There are also some more subtle differences here as well. For example, we are treating the Ticket entity as an "aggregate", meaning it contains other entities (a Staffer and Messages). More interestingly, a Ticket in this case can also be a "root aggregate". It is the entity from which you can access and modify the Staffer or the Messages associated with the Ticket.
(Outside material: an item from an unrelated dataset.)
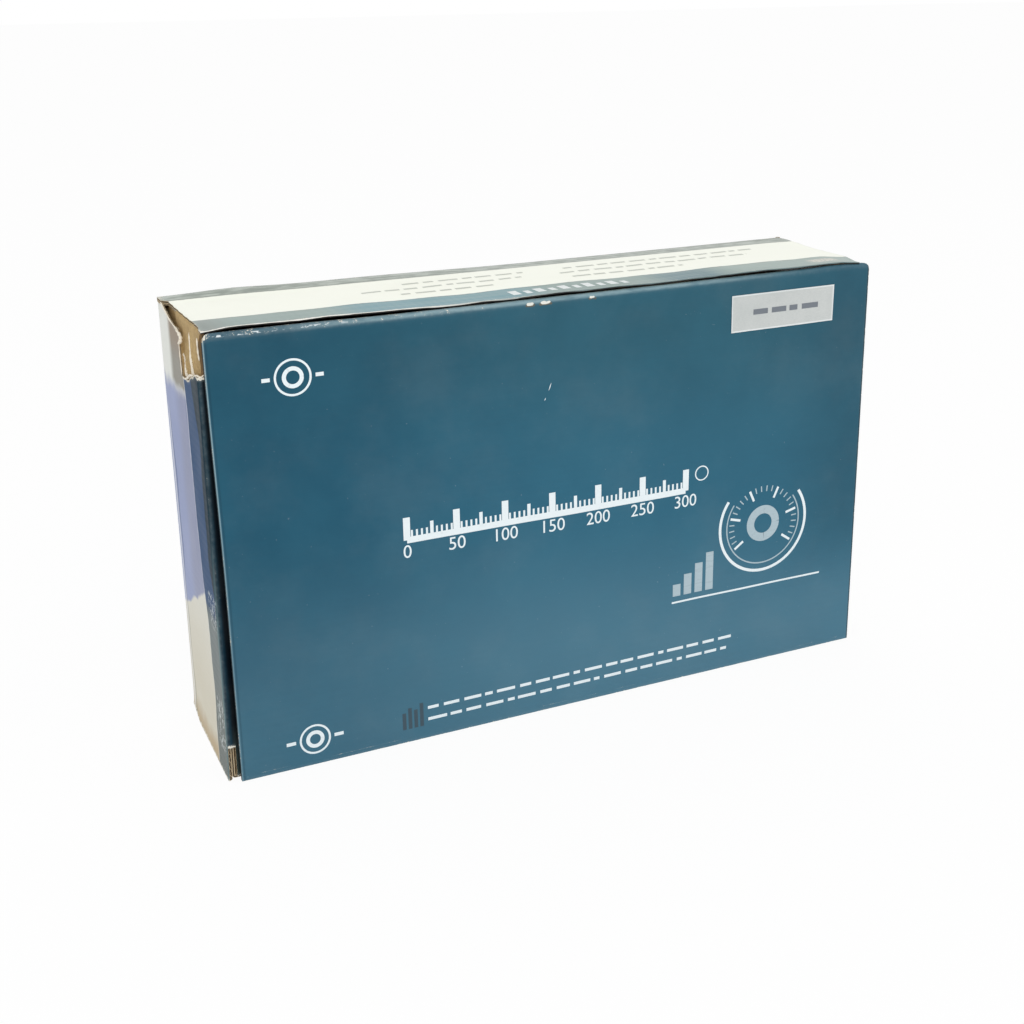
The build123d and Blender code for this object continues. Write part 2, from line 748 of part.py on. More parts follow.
def make_rocker():
    """The rocker that turns the stud's push into the sector's swing, and its two brackets."""
    shaft_left = gauge_centre_x - 2 * rocker_arm_width
    shaft_right = finger_x + 2 * rocker_arm_width
    lever_back = stud_front - contact_gap
    lever_x = (gauge_centre_x - rocker_arm_width / 2, gauge_centre_x + rocker_arm_width / 2)
    arm_z = (shaft_z - rocker_arm_thick / 2, shaft_z + rocker_arm_thick / 2)
    foot_z = (axis_height - rocker_arm_width / 2, shaft_z)
    rocker = rod_x(rocker_shaft_radius, shaft_left, shaft_right, shaft_y, shaft_z)
    rocker += block(lever_x, (lever_back, lever_back - rocker_arm_thick), foot_z)
    rocker += block(lever_x, (lever_back, shaft_y), arm_z)
    rocker += block((finger_x - finger_width / 2, finger_x + finger_width / 2), (shaft_y, gear_front), arm_z)
    parts["rocker"] = rocker
    brackets = []
    for x in (shaft_left + bracket_thick, shaft_right - bracket_thick):
        bracket = block(
            (x - bracket_thick / 2, x + bracket_thick / 2),
            (base_back, shaft_y + 2 * rocker_shaft_radius),
            (shaft_z - 2 * rocker_shaft_radius, shaft_z + 2 * rocker_shaft_radius),
        )
        bore = rod_x(rocker_shaft_radius + pivot_play, x - bracket_thick, x + bracket_thick, shaft_y, shaft_z)
        brackets.append(bracket - bore)
    parts["rocker_brackets"] = Compound(children=brackets)


def spiral_face(start_radius, pitch, half_turns, thick, first=0):
    """A flat spiral band in the XY plane, made of half rings whose centres step by half the pitch."""
    outer, inner = [], []
    for k in range(first, first + half_turns):
        centre = (0, 0) if k % 2 == 0 else (pitch / 2, 0)
        radius = start_radius + k * pitch / 2
        begin = 0 if k % 2 == 0 else 180
        outer.append(CenterArc(centre, radius + thick / 2, begin, 180))
        inner.append(CenterArc(centre, radius - thick / 2, begin, 180))
    start_cap = Line(outer[0] @ 0, inner[0] @ 0)
    end_cap = Line(outer[-1] @ 1, inner[-1] @ 1)
    return make_face([*outer, end_cap, *inner, start_cap])


def make_hairspring():
    """The flat hairspring round the arbor's collet, and the stud that holds its outer end."""
    start_radius = collet_radius + 2 * spring_strip
    half_turns = 2 * spring_turns
    spring = extrude(spiral_face(start_radius, spring_pitch, half_turns, spring_strip), amount=spring_height)
    parts["hairspring"] = Pos(gauge_centre_x, spring_back, axis_height) * Rot(90, 0, 0) * spring
    end_radius = start_radius + (half_turns - 1) * spring_pitch / 2
    end_x = gauge_centre_x + spring_pitch / 2 + end_radius
    half = 3 * spring_strip
    parts["hairspring_stud"] = block(
        (end_x - half, end_x + half),
        (base_front, spring_back - spring_height - spring_strip),
        (axis_height + fit_play, axis_height + fit_play + 2 * half),
    )


def dial_screw_centre(side):
    """The (x, z) centre of one of the dial's two posts."""
    return polar(side * dial_screw_place, 90 - dial_screw_tilt, gauge_centre_x, axis_height)


def make_dial():
    """The dial on its two posts, each with its screw."""
    dial = rod_y(dial_radius, dial_back, dial_front)
    dial -= rod_y(dial_bore, dial_back + through, dial_front - through)
    screws = []
    for side in (-1, 1):
        x, z = dial_screw_centre(side)
        dial -= rod_y(dial_screw_radius + fit_play, dial_back + through, dial_front - through, x, z)
        screw = rod_y(dial_post_radius, base_front, dial_back + fit_play, x, z)
        screw += rod_y(dial_screw_radius, dial_back + fit_play, dial_front - fit_play, x, z)
        screw += rod_y(dial_post_radius, dial_front - fit_play, dial_front - fit_play - dial_screw_head, x, z)
        screws.append(screw)
    parts["dial"] = dial
    parts["dial_screws"] = Compound(children=screws)


def make_pointer():
    """The pointer, pressed on the arbor and resting at the dial's zero."""
    half = pointer_width / 2
    shoulder = pointer_length - pointer_point
    outline = [
        (pointer_root, -half),
        (shoulder, -half * pointer_width / 2),
        (pointer_length, 0),
        (shoulder, half * pointer_width / 2),
        (pointer_root, half),
        (-pointer_root, half),
        (-pointer_tail, pointer_width),
        (-pointer_tail, -pointer_width),
        (-pointer_root, -half),
    ]
    blade = plate_xz(outline, pointer_back, pointer_back - pointer_thick)
    hub_back = pointer_back + pointer_thick
    bore_end = pointer_back - pointer_hub_height / 2 - fit_play
    pointer = blade + rod_y(pointer_hub_radius, hub_back, hub_back - pointer_hub_height, 0, 0)
    pointer -= rod_y(arbor_radius, hub_back + through, bore_end, 0, 0)
    parts["pointer"] = Pos(gauge_centre_x, 0, axis_height) * Rot(0, -zero_angle, 0) * pointer


def cuff_band(thick, height, low, first, half_turns):
    """A band that follows the rolled cuff's own spiral, whose outermost half turn is its front."""
    face = spiral_face(cuff_core_radius, cuff_pitch, half_turns, thick, first)
    odd = cuff_half_turns % 2
    shift = -(cuff_pitch / 2) * (1 - odd)
    return Pos(cuff_x + shift, cuff_y, low) * Rot(0, 0, 180 * odd) * extrude(face, amount=height)


def make_cuff():
    """The rolled cuff with its bladder, its hook pad and its hose port."""
    bladder_low = stand_height + (cuff_width - bladder_width) / 2
    first = cuff_half_turns - bladder_half_turns - 1
    wrap = cuff_band(cuff_thick, cuff_width, stand_height, 0, cuff_half_turns)
    pocket_height = bladder_width + 2 * pocket_play
    pocket_thick = bladder_thick + 2 * pocket_play
    wrap -= cuff_band(pocket_thick, pocket_height, bladder_low - pocket_play, first, bladder_half_turns)
    parts["cuff_wrap"] = wrap
    parts["cuff_bladder"] = cuff_band(bladder_thick, bladder_width, bladder_low, first, bladder_half_turns)

    port_end = port_mouth - port_length
    port = rod_x(port_flange_radius, port_end, cuff_x, hose_front_y, hose_high_run)
    port &= rod_z(port_flange_round, 0, carton_height, cuff_x, cuff_y)
    port += rod_x(hose_bore - fit_play, port_end, cuff_x, hose_front_y, hose_high_run)
    port -= rod_z(cuff_radius + fit_play, 0, carton_height, cuff_x, cuff_y)
    port -= rod_x(hose_bore / 2, port_end - through, cuff_x, hose_front_y, hose_high_run)
    parts["cuff_port"] = port

    hook_low = stand_height + hook_margin
    pad_inside = cuff_radius + fit_play
    pad = rod_z(pad_inside + hook_thick, hook_low, hook_low + hook_height, cuff_x, cuff_y)
    pad -= rod_z(pad_inside, hook_low - through, hook_low + hook_height + through, cuff_x, cuff_y)
    parts["hook_pad"] = pad & block(
        (cuff_x - hook_width / 2, cuff_x + hook_width / 2), (cuff_y - 2 * cuff_radius, cuff_y), (0, carton_height)
    )


def least_gap(path, samples=300):
    """The least clear space between stretches of the hose that lie more than a turn's width apart along it."""
    points = [path @ (k / samples) for k in range(samples + 1)]
    apart = math.ceil(2 * hose_turn_radius / path.length * samples)
    pairs = [(a, b) for a in range(samples + 1) for b in range(a + apart, samples + 1)]
    return min((points[a] - points[b]).length for a, b in pairs) - 2 * hose_radius


def make_hose():
    """The hose in one loose oval coil of two layers, from the cuff's port to the block's nipple, and its tie."""
    route = [
        (port_mouth, hose_front_y, hose_high_run),
        (hose_left_turn, hose_front_y, hose_high_run),
        (hose_left_turn, hose_front_y, hose_low_run),
        (hose_right_turn, hose_front_y, hose_low_run),
        (hose_right_turn, axis_y, hose_high_run),
        (hose_left_turn, axis_y, hose_high_run),
        (hose_left_turn, axis_y, hose_low_run),
        (nipple_place, axis_y, hose_low_run),
        (nipple_place, axis_y, nipple_base + fit_play),
    ]
    corners = route[1:-1]
    radii = [hose_turn_radius for _ in corners[:-1]] + [hose_drop_radius]
    path = FilletPolyline(*route, radius=radii)
    section = Plane(origin=route[0], z_dir=(-1, 0, 0)) * (Circle(hose_radius) - Circle(hose_bore))
    parts["hose"] = sweep(section, path=path)
    wanted = math.pi * (hose_radius**2 - hose_bore**2) * path.length
    print(f"hose length {path.length:.0f} mm, radii {radii}, least gap to itself {least_gap(path):.2f} mm")
    print(f"hose volume {parts['hose'].volume:.0f} of {wanted:.0f} mm3")

    middle_y = (axis_y + hose_front_y) / 2
    high = 2 * hose_radius + 2 * fit_play
    deep = axis_y - hose_front_y + high
    outer = Rectangle(deep + 2 * tie_thick, high + 2 * tie_thick)
    outer = fillet(outer.vertices(), hose_radius)
    inner = fillet(Rectangle(deep, high).vertices(), hose_radius - 2 * fit_play)
    ring = extrude(outer - inner, amount=tie_width)
    tie_left = hose_left_turn + tie_distance
    parts["hose_tie"] = Plane(origin=(tie_left, middle_y, hose_high_run), x_dir=(0, 1, 0), z_dir=(1, 0, 0)) * ring


def make_insert():
    """The folded card deck with its cut-outs, and the two legs that stand on the carton's back."""
    deck_high = stand_height + cuff_width
    span_y = (deck_front, deck_front + card)
    past_y = (deck_front - through, deck_front + card + through)
    deck = block((insert_left, insert_right), span_y, (stand_height, deck_high))
    window_half = knob_radius + knob_window_play
    window_low = knob_low - spindle_travel - knob_window_play
    cuts = [
        bulb_solid(-nest_play, bulb_neck_radius + nest_play, bulb_tail_radius + nest_play),
        rod_x(end_flange_radius + nest_play, end_flange_left - nest_play, bulb_left),
        rod_x(block_radius + nest_play, block_left - nest_play, block_right + nest_play),
        rod_x(stem_radius + stem_pad_wall + nest_play, block_right, gauge_centre_x),
        rod_y(gauge_case_radius + nest_play, *past_y),
        block((nipple_place - window_half, nipple_place + window_half), past_y, (window_low, axis_height)),
    ]
    for cut in cuts:
        deck -= cut
    parts["insert_deck"] = deck
    leg_y = (deck_front + card, back_inside)
    parts["insert_left_leg"] = block((insert_left, insert_left + card), leg_y, (stand_height, deck_high))
    parts["insert_right_leg"] = block((insert_right - card, insert_right), leg_y, (stand_height, deck_high))


def make_papers():
    """The zipped pouch behind the insert, its zip and slider, and the folded leaflet."""
    pouch_top = stand_height + pouch_height
    pouch = block((pouch_left, pouch_right), (pouch_front, pouch_back), (stand_height, pouch_top))
    parts["storage_pouch"] = fillet(pouch.edges(), pouch_round)

    middle = (pouch_front + pouch_back) / 2
    zip_left, zip_right = pouch_left + zip_end_margin, pouch_right - zip_end_margin
    teeth_top = pouch_top + zip_tape_height
    teeth_low = teeth_top - zip_teeth_height

    def strip(thick, x_span, z_span):
        return block(x_span, (middle - thick / 2, middle + thick / 2), z_span)

    tape = strip(zip_tape_thick, (zip_left, zip_right), (pouch_top, teeth_top))
    parts["pouch_zip"] = tape + strip(zip_teeth_thick, (zip_left, zip_right), (teeth_low, teeth_top))
    slider_x = (zip_left, zip_left + slider_length)
    past_x = (slider_x[0] - through, slider_x[1] + through)
    channel = zip_teeth_thick + 2 * fit_play
    slider = strip(channel + 2 * slider_wall, slider_x, (teeth_low - slider_wall, teeth_top + fit_play + slider_wall))
    slider -= strip(channel, past_x, (teeth_low - fit_play, teeth_top + fit_play))
    slider -= strip(zip_tape_thick + 2 * fit_play, past_x, (teeth_low - 2 * slider_wall, teeth_low))
    parts["zip_slider"] = slider

    parts["leaflet"] = block(
        (leaflet_left, leaflet_right), (leaflet_front, leaflet_back), (floor_inside, floor_inside + leaflet_height)
    )


def main():
    os.makedirs("parts", exist_ok=True)
    make_tray()
    make_lid()
    make_bulb()
    make_valve()
    make_gauge_housing()
    make_capsule()
    make_plates()
    make_gears()
    make_rocker()
    make_hairspring()
    make_dial()
    make_pointer()
    make_cuff()
    make_hose()
    make_insert()
    make_papers()
    for name, shape in parts.items():
        export_step(shape, f"parts/{name}.step")


main()
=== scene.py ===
"""A boxed aneroid sphygmomanometer: a worn corrugated mailer carton, with the instrument packed inside it."""

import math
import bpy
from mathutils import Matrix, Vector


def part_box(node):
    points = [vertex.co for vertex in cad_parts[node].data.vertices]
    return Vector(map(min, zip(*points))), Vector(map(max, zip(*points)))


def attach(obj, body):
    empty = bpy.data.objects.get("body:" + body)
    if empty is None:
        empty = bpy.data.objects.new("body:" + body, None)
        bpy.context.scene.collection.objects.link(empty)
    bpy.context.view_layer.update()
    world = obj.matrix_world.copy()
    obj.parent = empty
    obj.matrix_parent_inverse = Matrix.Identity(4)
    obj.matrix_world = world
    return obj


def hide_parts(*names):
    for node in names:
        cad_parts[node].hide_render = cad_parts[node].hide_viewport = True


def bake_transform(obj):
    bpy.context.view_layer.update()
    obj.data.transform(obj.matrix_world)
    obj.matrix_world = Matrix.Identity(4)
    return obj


bl_info = {
    "name": "Boxed Aneroid Sphygmomanometer",
    "version": (1, 0, 0),
    "blender": (4, 5, 0),
    "location": "3D View > Sidebar > Sphygmomanometer",
    "description": "Builds the printed carton and the cuff, bulb, hose, valve, gauge and pouch that it holds",
    "category": "Object",
}

from functools import partialmethod

import bmesh
import bpy
import numpy as np
from bpy.props import FloatProperty, FloatVectorProperty, IntProperty, PointerProperty
from mathutils import Matrix, Vector

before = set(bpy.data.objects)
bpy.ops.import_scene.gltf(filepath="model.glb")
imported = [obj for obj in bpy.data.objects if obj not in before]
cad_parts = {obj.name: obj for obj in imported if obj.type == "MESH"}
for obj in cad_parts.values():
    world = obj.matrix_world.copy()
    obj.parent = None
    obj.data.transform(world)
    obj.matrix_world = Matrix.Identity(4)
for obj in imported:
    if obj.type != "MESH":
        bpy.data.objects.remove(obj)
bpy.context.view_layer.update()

MM = 0.001


def linear(code):
    """A colour written as rrggbb, in linear light."""
    levels = [int(code[k : k + 2], 16) / 255 for k in (0, 2, 4)]
    return tuple(v / 12.92 if v <= 0.04045 else ((v + 0.055) / 1.055) ** 2.4 for v in levels)


def toned(colour, factor):
    """A darker or lighter tone of a colour."""
    colour = linear(colour) if isinstance(colour, str) else colour
    return tuple(min(1, c * factor) for c in colour)


def span(node):
    """Lowest and highest corner of a CAD node, in millimetres."""
    low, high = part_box(node)
    return np.array(low) / MM, np.array(high) / MM


def stacked(*parts):
    """The given arrays, spread to one shape, side by side along a last axis."""
    return np.stack(np.broadcast_arrays(*parts), -1)


def together(*parts):
    """All the given values, each once, in rising order."""
    return np.unique(np.concatenate(parts))


def run_lengths(line):
    """Distance along a line from its start to each of its points."""
    return np.concatenate([[0], np.cumsum(np.linalg.norm(np.diff(line, axis=0), axis=1))])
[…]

Rather than allow direct access to a Ticket's Staffer, you instead go through a Ticket. To clarify - there's no code to do something like:
$staffer->assignedToTicket($ticket);
Instead, assigning a Staffer to a Ticket is done only within the Ticket itself. Similar to how Rails increased productivity by reducing our choices, we've made our business domain clearer and more useful to ourselves and other developers.
Conclusion
This is not a plea to stop the use of Active Record ORMs. Active Record's success is shown by its use in most of our most beloved frameworks (Rails, DJango, Laravel, SailsJS, many others). Its easy and convenient. A good ORM and it's ability to handle relationships can cover most of our needs in a clear fashion.
However, when our applications grow larger (or have a long shelf-life), it's good to know that there are other patterns available.
Keeping business logic in a less anemic Active Record model has potential pitfalls. However, those downsides are mostly "soft" issues, such as ensuring developers know to not accidently circumvent established business logic.
On the other hand, using a Data Mapper can give you a clear path to developing a rich, complex domain model while keeping clarity in code.
If you're a PHP developer looking for a Data Mapper, I suggest looking at (really the only game in town, for now) Doctrine2.